Certains dénoncent ces menaces, d’autres préfèrent s’y soumettre. Quelle position adopter à l’égard de ceux qui se sentent obligés de "coopérer" avec l’ETA ? La justice espagnole doit trancher le sort de deux chefs d’entreprise, les sœurs María Isabel Bruño et Blanca Rosa Bruño, présidente et vice-présidente de Andrés Bruño e Hijos.

Elles sont jugées pour avoir versé "volontairement" la somme de 6 000 euros d’impôt révolutionnaire à l’ETA à la suite d’une lettre de menaces envoyée en 2003. L’organisation terroriste leur réclamait un apport de 120 000 euros.

Cette accusation rappelle l’affaire dite "Faisán" : six cadres de l’entreprise Azcoyen ont été arrêtés en octobre 2008 pour avoir versé, entre 1995 et 2001, plus de 220 000 euros à ETA. Lors de leur arrestation, le juge Garzón, responsable de l’enquête, avait fait la distinction entre ceux qui avaient "omis" de dénoncer les faits aux autorités et ceux qui avaient collaboré de façon "volontaire".

"chaleureuse accolade"

Cette fois-ci, la Justice reproche aux deux sœurs de s'être un peu trop facilement soumises aux demandes de l’ETA. Certains éléments viennent aggraver leur cas. L’une d’entre elle a été sur les listes électorales d’une organisation de gauche indépendantiste en 1999. L’autre a été membre d’un groupement électoral (en 2005), déclaré illégal par la suite et qui réclamait la légalisation du bras politique d’ETA, Batasuna.

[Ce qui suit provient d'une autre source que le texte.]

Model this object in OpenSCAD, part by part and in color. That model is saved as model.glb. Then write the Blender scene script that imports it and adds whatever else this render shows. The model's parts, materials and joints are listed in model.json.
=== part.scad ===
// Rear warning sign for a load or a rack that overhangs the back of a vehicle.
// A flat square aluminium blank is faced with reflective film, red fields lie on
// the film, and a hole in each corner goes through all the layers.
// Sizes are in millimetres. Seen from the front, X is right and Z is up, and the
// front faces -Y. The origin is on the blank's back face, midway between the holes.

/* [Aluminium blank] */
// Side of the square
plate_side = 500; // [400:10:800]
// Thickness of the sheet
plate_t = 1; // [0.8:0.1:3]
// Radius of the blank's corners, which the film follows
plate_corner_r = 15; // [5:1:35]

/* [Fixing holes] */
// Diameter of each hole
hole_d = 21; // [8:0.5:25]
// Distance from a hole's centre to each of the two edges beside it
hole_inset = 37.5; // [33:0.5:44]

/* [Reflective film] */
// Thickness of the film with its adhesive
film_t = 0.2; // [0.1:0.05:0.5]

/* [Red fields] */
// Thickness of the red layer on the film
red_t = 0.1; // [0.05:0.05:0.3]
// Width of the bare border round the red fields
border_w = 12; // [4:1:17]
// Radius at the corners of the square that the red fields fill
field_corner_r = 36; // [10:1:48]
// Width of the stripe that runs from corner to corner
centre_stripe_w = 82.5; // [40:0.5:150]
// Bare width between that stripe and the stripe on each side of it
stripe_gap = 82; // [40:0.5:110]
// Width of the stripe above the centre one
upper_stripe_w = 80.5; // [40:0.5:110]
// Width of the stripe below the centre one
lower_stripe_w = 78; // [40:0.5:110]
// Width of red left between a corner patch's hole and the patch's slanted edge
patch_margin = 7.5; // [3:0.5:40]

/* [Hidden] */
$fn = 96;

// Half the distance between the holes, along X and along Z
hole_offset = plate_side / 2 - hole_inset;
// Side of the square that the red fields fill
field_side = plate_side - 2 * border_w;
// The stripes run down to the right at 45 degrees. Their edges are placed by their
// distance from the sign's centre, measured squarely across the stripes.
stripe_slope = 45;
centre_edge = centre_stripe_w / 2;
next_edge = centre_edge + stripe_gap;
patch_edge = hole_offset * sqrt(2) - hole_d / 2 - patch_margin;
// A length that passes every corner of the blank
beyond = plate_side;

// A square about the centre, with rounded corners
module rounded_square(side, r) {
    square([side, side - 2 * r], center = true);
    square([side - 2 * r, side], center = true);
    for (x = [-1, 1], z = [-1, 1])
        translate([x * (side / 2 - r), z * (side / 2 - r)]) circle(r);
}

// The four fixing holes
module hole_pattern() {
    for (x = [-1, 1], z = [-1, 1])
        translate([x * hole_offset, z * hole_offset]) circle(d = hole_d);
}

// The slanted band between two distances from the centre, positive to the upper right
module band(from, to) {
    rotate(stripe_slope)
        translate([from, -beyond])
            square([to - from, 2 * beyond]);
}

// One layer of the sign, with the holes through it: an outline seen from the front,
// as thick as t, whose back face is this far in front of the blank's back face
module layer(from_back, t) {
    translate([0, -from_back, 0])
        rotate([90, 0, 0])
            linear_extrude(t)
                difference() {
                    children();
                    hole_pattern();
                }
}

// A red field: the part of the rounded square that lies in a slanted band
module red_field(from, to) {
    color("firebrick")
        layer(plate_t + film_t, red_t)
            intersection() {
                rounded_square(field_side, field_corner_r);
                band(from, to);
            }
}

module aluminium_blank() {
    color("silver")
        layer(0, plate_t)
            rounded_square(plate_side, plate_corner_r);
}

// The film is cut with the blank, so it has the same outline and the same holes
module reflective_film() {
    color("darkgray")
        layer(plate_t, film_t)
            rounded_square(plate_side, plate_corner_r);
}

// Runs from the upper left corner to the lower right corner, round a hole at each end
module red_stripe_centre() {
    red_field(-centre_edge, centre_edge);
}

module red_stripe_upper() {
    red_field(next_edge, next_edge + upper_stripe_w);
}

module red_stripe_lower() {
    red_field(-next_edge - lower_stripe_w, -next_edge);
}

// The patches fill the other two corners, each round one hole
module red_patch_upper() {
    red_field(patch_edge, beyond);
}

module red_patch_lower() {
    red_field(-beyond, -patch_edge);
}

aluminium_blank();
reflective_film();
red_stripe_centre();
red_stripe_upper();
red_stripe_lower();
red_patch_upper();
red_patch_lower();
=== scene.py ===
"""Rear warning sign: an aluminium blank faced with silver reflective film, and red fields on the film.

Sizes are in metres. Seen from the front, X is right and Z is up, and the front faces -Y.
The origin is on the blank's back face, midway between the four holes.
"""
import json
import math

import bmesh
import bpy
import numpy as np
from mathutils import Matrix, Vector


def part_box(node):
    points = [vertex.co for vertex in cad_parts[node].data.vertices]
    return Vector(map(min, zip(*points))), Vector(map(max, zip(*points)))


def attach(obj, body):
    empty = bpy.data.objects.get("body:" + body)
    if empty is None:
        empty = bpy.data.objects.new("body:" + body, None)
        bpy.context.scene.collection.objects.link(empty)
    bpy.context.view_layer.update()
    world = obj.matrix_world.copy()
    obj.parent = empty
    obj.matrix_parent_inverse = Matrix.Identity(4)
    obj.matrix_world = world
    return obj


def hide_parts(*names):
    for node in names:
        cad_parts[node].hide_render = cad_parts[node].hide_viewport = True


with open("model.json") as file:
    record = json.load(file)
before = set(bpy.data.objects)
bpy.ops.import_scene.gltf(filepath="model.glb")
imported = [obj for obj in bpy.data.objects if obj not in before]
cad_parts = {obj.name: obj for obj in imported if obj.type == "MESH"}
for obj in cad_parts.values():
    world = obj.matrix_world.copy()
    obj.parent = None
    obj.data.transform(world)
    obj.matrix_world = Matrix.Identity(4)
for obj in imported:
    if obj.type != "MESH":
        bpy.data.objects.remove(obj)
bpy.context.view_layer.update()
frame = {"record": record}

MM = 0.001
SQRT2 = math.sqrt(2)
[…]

Par ailleurs, l’une des missives de l’ETA qui leur était adressée se termine par une "chaleureuse accolade", un ton peu employé auprès des autres entrepreneurs extorqués, selon l’agence Efe.

Dans ce contexte, les deux femmes se sont déclarées victimes à la fois de l’ETA et de la Justice espagnole. Au bord des larmes, l’une d’entre elles a raconté durant sa déclaration :

Quand tu sortais de chez toi, parfois tu regardais sous la voiture… Tu avais toujours peur. Tu n’osais ni dénoncer ni faire quoi que ce soit. […] On a géré comme on a pu.

Le parquet réclame une peine de prison de cinq ans et 27 000 euros d’amende à leur encontre.